Doctors Are Left Jittery About Their Health and Their Families

 Dr. Marc S. Arkovitz

I work in a hospital that is starting to see a surge in cases and deaths from COVID-19.

As a pediatric surgeon I am not working directly with many affected patients. Luckily, most children who get infected are either asymptomatic or minimally symptomatic.

But there are a few, and now the doctors are starting to get infected and several areas in the children’s hospital are being used to treat adults. It’s just a matter of time until we all start treating them.

Some of my colleagues have chosen to live away from home in an effort to protect their families. I am still living at home. I have a routine to try and minimize any potential exposure to my family. I change into scrubs as soon as I enter the hospital and change out immediately prior to leaving. I wear at least two masks at all times, three when I am in the operating room, and I’m never without gloves. I am almost constantly applying Purell to my hands and making sure to stay a safe distance from colleagues and patients.

My behavior borders on obsessive-compulsive. I call my wife to let her know when I will be home and make sure no one is around. I undress as soon as I walk in the door, put my clothes in a plastic bag, then immediately into the wash, and go straight to the shower.

But the reality is right now my immediate worry isn’t infecting my family. It’s abandoning them.

My father died suddenly when I was young. It was one of the defining moments in my life – and not in a good way. I have done everything in my life to try and avoid doing that to my children. That was before COVID-19.

Now, who knows? My biggest worry is that I will get infected and die from this, leaving a wife and five children. Will my three-year-old daughter even remember me? My 10-month-old definitely won’t. Do I have enough life insurance? Probably not, but can I get more now? Who will take care of them when I am gone? It seems to me like it’s just a matter of time until I get infected; not if, but when. All I can do is hope that it is a milder form.

Our neighbor, an older doctor who was working right up until the day he got sick, has just had a major neurological event and will most likely never wake up.

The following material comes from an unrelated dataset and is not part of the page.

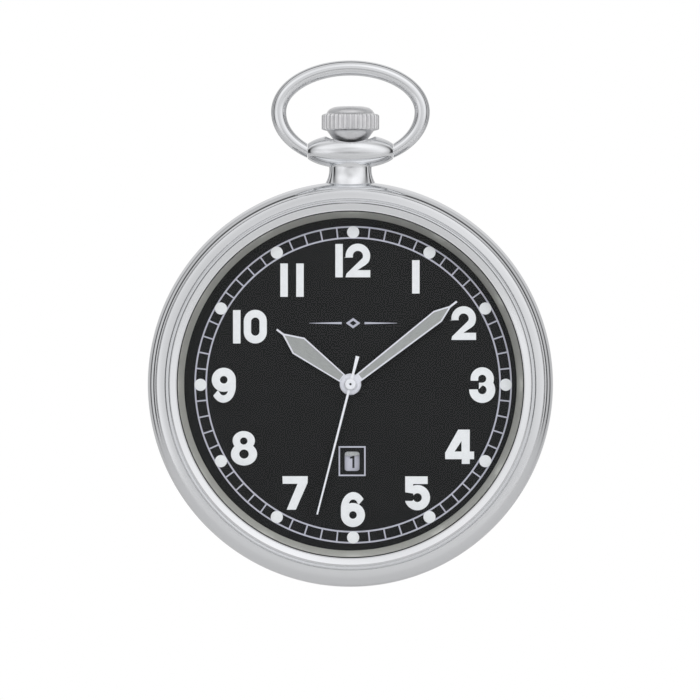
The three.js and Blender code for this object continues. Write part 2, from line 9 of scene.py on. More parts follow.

I am in good health and young enough but people much younger than me are dying from COVID-19.

I am overcome with sadness when I think about leaving them. How will my sons grow up without a father? Who will teach them about life? My oldest is eight years old. Who is going to help him negotiate becoming a man?

There have been so many times I wished I could ask my father for advice or help. I always have looked forward to helping my children so that they won’t make the same mistakes I did. All I can do now is hope and pray.

Remember this the next time you are thinking about ignoring social distance rules: These rules don’t only protect you; they protect those around you and those who might care for you and their families.

Dr. Marc S. Arkovitz is a pediatric surgeon at Maria Fareri Children’s Hospital in Valhalla and associate professor of surgery and pediatrics at New York Medical College.